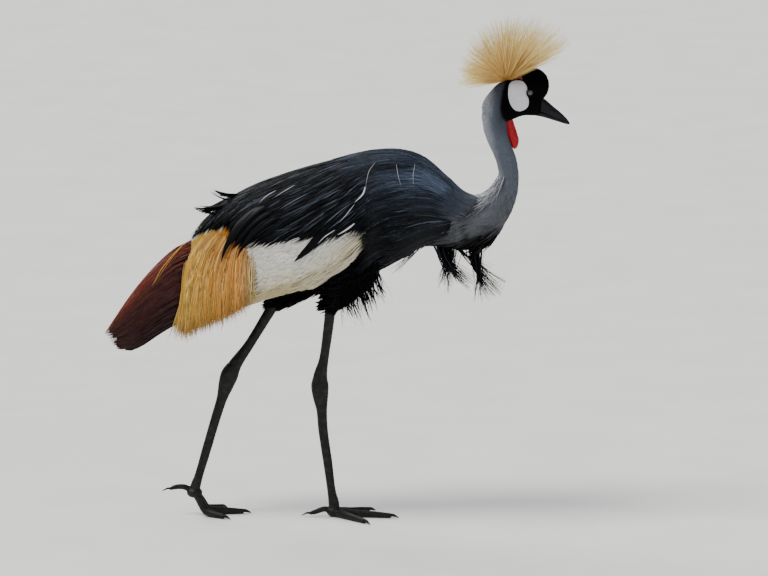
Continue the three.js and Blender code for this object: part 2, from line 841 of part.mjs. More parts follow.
const chestnutGrown = plate(bustle, [-353, -211], [ridge, 0.79], [-5.4, -1.1], 8, 6);
const primaries = midline(fused([blackPlate, ...blackVanes]).subtract(chestnutGrown));
const plumes = fused([goldenPlate, ...goldenLocks])
  .subtract(chestnutGrown)
  .subtract(torsoGrown)
  .subtract(around(back));
for (const [i, [side, sign]] of sides.entries()) {
  const turned = (made) => (sign > 0 ? made : mirrored(made));
  place(`wing_${side}_coverts`, turned(coverts).subtract(thighGrown[i]), COLOURS.white);
  place(`wing_${side}_plumes`, turned(plumes), COLOURS.gold);
  place(`wing_${side}_secondaries`, turned(secondaries), COLOURS.chestnut);
  place(`wing_${side}_primaries`, turned(primaries), COLOURS.black);
}

// Tail, hidden in the wings but for its tips
const TAIL = [
  [-205, 462, 10, 14],
  [-235, 428, 11, 26],
  [-275, 380, 9, 26],
  [-315, 332, 6, 20],
  [-345, 300, 3, 12],
];
place("tail", limb(TAIL, 8, 10).subtract(torsoGrown), COLOURS.black);

// Legs
function footOf(leg) {
  const [x, z] = leg.tarsus[leg.tarsus.length - 1];
  return { x, z };
}

for (const [side, sign] of sides) {
  const leg = LEGS[side];
  const shankY = (u) => leg.y + sign * THIGH_END * (1 - u);
  const tarsusY = () => leg.y;
  const shankShape = (grow) => limb(leg.shank, 8, 10, shankY, grow);
  const foot = footOf(leg);
  const pad = (grow) => ellipsoid([foot.x, leg.y, foot.z - 1], [13 + grow, 12 + grow, 9 + grow], 10, 6);
  const tarsusShape = (grow) => fused([limb(leg.tarsus, 10, 9, tarsusY, grow), pad(grow)]);
  const tarsusGrown = tarsusShape(GAP);
  const [hemX, hemZ] = leg.thigh[3];
  const tufts = [];
  for (let i = 0; i < TUFT.count; i++) {
    const turn = (i / TUFT.count) * 2 * Math.PI;
    const across = new THREE.Vector3(-Math.sin(turn), Math.cos(turn), 0);
    tufts.push(
      hang({
        from: new THREE.Vector3(
          hemX + 4 + 9 * Math.cos(turn),
          thighY(leg, sign)(0.75) + 7 * Math.sin(turn),
          hemZ + 14 + 5 * Math.cos(turn),
        ),
        along: new THREE.Vector3(0.35 * Math.cos(turn) - 0.05, 0.25 * Math.sin(turn), -1).normalize(),
        sag: new THREE.Vector3(0, 0, -1),
        droop: 3,
        length: TUFT.length * (0.85 + 0.15 * draw()),
        wide: TUFT.wide,
        across,
      }),
    );
  }
  const thigh = fused([limb(leg.thigh, 8, 14, thighY(leg, sign)), ...tufts]);
  place(`thigh_${side}`, thigh.subtract(torsoGrown).subtract(shankShape(GAP)), COLOURS.black);
  place(`shank_${side}`, shankShape(0).subtract(tarsusGrown), COLOURS.leg);
  place(`tarsus_${side}`, tarsusShape(0).trimByPlane([0, 0, 1], 0), COLOURS.leg);
  for (const [toe, { turn, length }] of Object.entries(TOES)) {
    const heading = leg.yaw + sign * turn;
    const rows = toeRows(toe, length, foot.z);
    const spread = (made) => made.rotate([0, 0, heading]).translate([foot.x, leg.y, 0]);
    let made = spread(limb(rows, 5, TOE.sides));
    made = made.subtract(tarsusGrown).trimByPlane([0, 0, 1], 0);
    if (toe !== "hallux") {
      for (const edge of [20, -20]) {
        const facing = (heading + edge + (edge > 0 ? -90 : 90)) * DEG;
        const normal = [Math.cos(facing), Math.sin(facing), 0];
        const offset = normal[0] * foot.x + normal[1] * leg.y + GAP / 2;
        const inside = toe === "middle" || (toe === "outer") === (edge * sign < 0);
        if (inside) made = made.trimByPlane(normal, offset);
      }
    }
    place(`toe_${side}_${toe}`, made, COLOURS.leg);
    const claw = spread(limb(clawRows(rows), 3, 5)).subtract(spread(limb(rows, 5, TOE.sides, () => 0, GAP)));
    place(`claw_${side}_${toe}`, claw.trimByPlane([0, 0, 1], 0), COLOURS.black);
  }
}

// A toe's line from the foot joint, which is at the given height, out along +X.
function toeRows(toe, length, height) {
  const mean = (TOE.root + TOE.end) / 2;
  if (toe === "hallux") {
    return height < 20
      ? [
          [4, height, 5, 4.5],
          [16, 12, 4.6, 4.2],
          [length, 7, 4, 3.6],
          [length + 9, 4.6, 2.6, 2.4],
        ]
      : [
          [4, height + 1, 5, 4.5],
          [16, height + 8, 4.6, 4.2],
          [length, height + 8, 4, 3.6],
          [length + 9, height + 5, 2.6, 2.4],
        ];
  }
  if (height < 20) {
    return [
      [4, 7.5, 7.4, TOE.root],
      [20, 6.4, 6.8, TOE.root],
      [length * 0.45, 5.4, 6.1, mean + 0.6],
      [length * 0.75, 4.6, 5.2, mean],
      [length, 3.6, 4.1, TOE.end],
    ];
  }
  return [
    [2, height, 7, TOE.root],
    [11, height - 14, 6.8, TOE.root],
    [23, 9, 6.6, TOE.root],
    [length * 0.55, 5.4, 6.1, mean],
    [length * 0.86, 3.6, 4.2, TOE.end],
  ];
}

// A claw's line, curving on and down from the end of a toe.
function clawRows(rows) {
  const [x, z, deep, wide] = rows[rows.length - 1];
  const fall = Math.min(4, z - 0.2);
  return [
    [x - 3, z + 0.6, deep * 0.8, wide * 0.8],
    [x + 4, z + 0.5, deep * 0.6, wide * 0.55],
    [x + 9, z - fall * 0.4, deep * 0.36, wide * 0.35],
    [x + CLAW.length, z - fall, 0.6, 0.6],
  ];
}

export default crane;
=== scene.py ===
# Grey crowned crane, life size, walking, as a still museum model.
# Metres. +X is the way the bird faces, +Y its left, +Z up, with the floor at zero.
import math

import bpy
import numpy as np
from mathutils import Matrix, Vector
from mathutils.bvhtree import BVHTree


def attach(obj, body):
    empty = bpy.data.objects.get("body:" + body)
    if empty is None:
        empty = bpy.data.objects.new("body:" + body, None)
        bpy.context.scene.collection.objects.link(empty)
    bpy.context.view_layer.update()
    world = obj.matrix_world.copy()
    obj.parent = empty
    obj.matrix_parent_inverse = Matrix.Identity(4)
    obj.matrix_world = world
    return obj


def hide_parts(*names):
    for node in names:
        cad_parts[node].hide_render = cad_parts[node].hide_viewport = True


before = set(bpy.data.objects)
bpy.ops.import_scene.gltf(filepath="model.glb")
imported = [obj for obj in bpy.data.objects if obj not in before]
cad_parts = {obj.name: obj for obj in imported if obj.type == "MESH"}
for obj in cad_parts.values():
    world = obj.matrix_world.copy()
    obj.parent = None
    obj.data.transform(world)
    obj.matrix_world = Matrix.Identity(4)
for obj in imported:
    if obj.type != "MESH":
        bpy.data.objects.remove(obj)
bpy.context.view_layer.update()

RNG = np.random.default_rng(11)
MM = 0.001
FULL_TURN = 2 * math.pi

# Driving shapes of the body in millimetres, as rows of [x, top, edge or bottom, half width].
CLOAK = [
    (-262, 444, 326, 48), (-235, 474, 328, 57), (-205, 505, 336, 66), (-170, 534, 346, 74),
    (-130, 556, 360, 82), (-90, 571, 370, 90), (-50, 584, 380, 95), (-10, 595, 402, 98),
    (30, 606, 430, 100), (70, 614, 458, 97), (110, 615, 470, 91), (150, 602, 482, 78), (185, 573, 478, 64),
    (215, 545, 468, 52), (248, 534, 464, 41),
]
TORSO = [
    (-215, 492, 466, 8), (-190, 508, 438, 24), (-150, 537, 412, 45), (-100, 556, 396, 62),
    (-50, 570, 389, 76), (0, 583, 391, 83), (45, 595, 399, 86), (85, 601, 415, 83), (120, 599, 434, 76),
    (150, 588, 449, 67), (185, 563, 450, 57), (215, 540, 446, 48), (248, 531, 444, 40),
]
SKULL = [
    (245, 690, 672, 7), (250, 701, 663, 12.5), (259, 713, 658, 16), (270, 724, 657, 18.5),
    (282, 731, 659, 20), (296, 735, 664, 20.5), (312, 735, 670, 20), (328, 726, 670, 17),
    (336, 716, 670, 13), (343, 706, 670, 9.5),
]
BUSTLE = [
    (-374, 311, 297, 12), (-362, 329, 285, 20), (-340, 362, 283, 31), (-315, 395, 294, 40),
    (-285, 428, 314, 46), (-258, 451, 327, 46), (-235, 462, 331, 46), (-205, 486, 338, 49),
]
# The neck from the head down: [x, z, half depth, half width].
NECK = [
    (274, 698, 24, 16), (268, 676, 25, 18), (266, 655, 21.5, 16.8), (270, 636, 19.5, 16),
    (278, 615, 18, 15.5), (285, 596, 18, 15.5), (288.5, 572, 18, 16.5), (285, 551, 20.5, 19),
    (276, 532, 25, 24), (262, 515, 31, 31), (247, 500, 38, 38), (230, 490, 43, 44),
]


def smooth(rows, column):
    """A smooth function of the first column, the same curve as the solids follow."""
    xs = np.array([row[0] for row in rows], float)
    ys = np.array([row[column] for row in rows], float)
    rises = np.diff(ys) / np.diff(xs)
    slopes = np.concatenate([rises[:1], (rises[:-1] + rises[1:]) / 2, rises[-1:]])

    def value(x):
        x = np.asarray(x, float)
        i = np.clip(np.searchsorted(xs, x, side="right") - 1, 0, len(xs) - 2)
        span = xs[i + 1] - xs[i]
        u = (x - xs[i]) / span
        keep = 1 - u
        return (
            keep * keep * (1 + 2 * u) * ys[i]
            + u * u * (3 - 2 * u) * ys[i + 1]
            + u * keep * keep * span * slopes[i]
            - u * u * keep * span * slopes[i + 1]
        )

    return value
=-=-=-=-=
Your objective:
Copy out exactly the lines from the one containing "end of a toe." to the one containing "bpy.data.objects.remove(obj)", both ends inclusive.

Result of this task:
// A claw's line, curving on and down from the end of a toe.
function clawRows(rows) {
  const [x, z, deep, wide] = rows[rows.length - 1];
  const fall = Math.min(4, z - 0.2);
  return [
    [x - 3, z + 0.6, deep * 0.8, wide * 0.8],
    [x + 4, z + 0.5, deep * 0.6, wide * 0.55],
    [x + 9, z - fall * 0.4, deep * 0.36, wide * 0.35],
    [x + CLAW.length, z - fall, 0.6, 0.6],
  ];
}

export default crane;
=== scene.py ===
# Grey crowned crane, life size, walking, as a still museum model.
# Metres. +X is the way the bird faces, +Y its left, +Z up, with the floor at zero.
import math

import bpy
import numpy as np
from mathutils import Matrix, Vector
from mathutils.bvhtree import BVHTree


def attach(obj, body):
    empty = bpy.data.objects.get("body:" + body)
    if empty is None:
        empty = bpy.data.objects.new("body:" + body, None)
        bpy.context.scene.collection.objects.link(empty)
    bpy.context.view_layer.update()
    world = obj.matrix_world.copy()
    obj.parent = empty
    obj.matrix_parent_inverse = Matrix.Identity(4)
    obj.matrix_world = world
    return obj


def hide_parts(*names):
    for node in names:
        cad_parts[node].hide_render = cad_parts[node].hide_viewport = True


before = set(bpy.data.objects)
bpy.ops.import_scene.gltf(filepath="model.glb")
imported = [obj for obj in bpy.data.objects if obj not in before]
cad_parts = {obj.name: obj for obj in imported if obj.type == "MESH"}
for obj in cad_parts.values():
    world = obj.matrix_world.copy()
    obj.parent = None
    obj.data.transform(world)
    obj.matrix_world = Matrix.Identity(4)
for obj in imported:
    if obj.type != "MESH":
        bpy.data.objects.remove(obj)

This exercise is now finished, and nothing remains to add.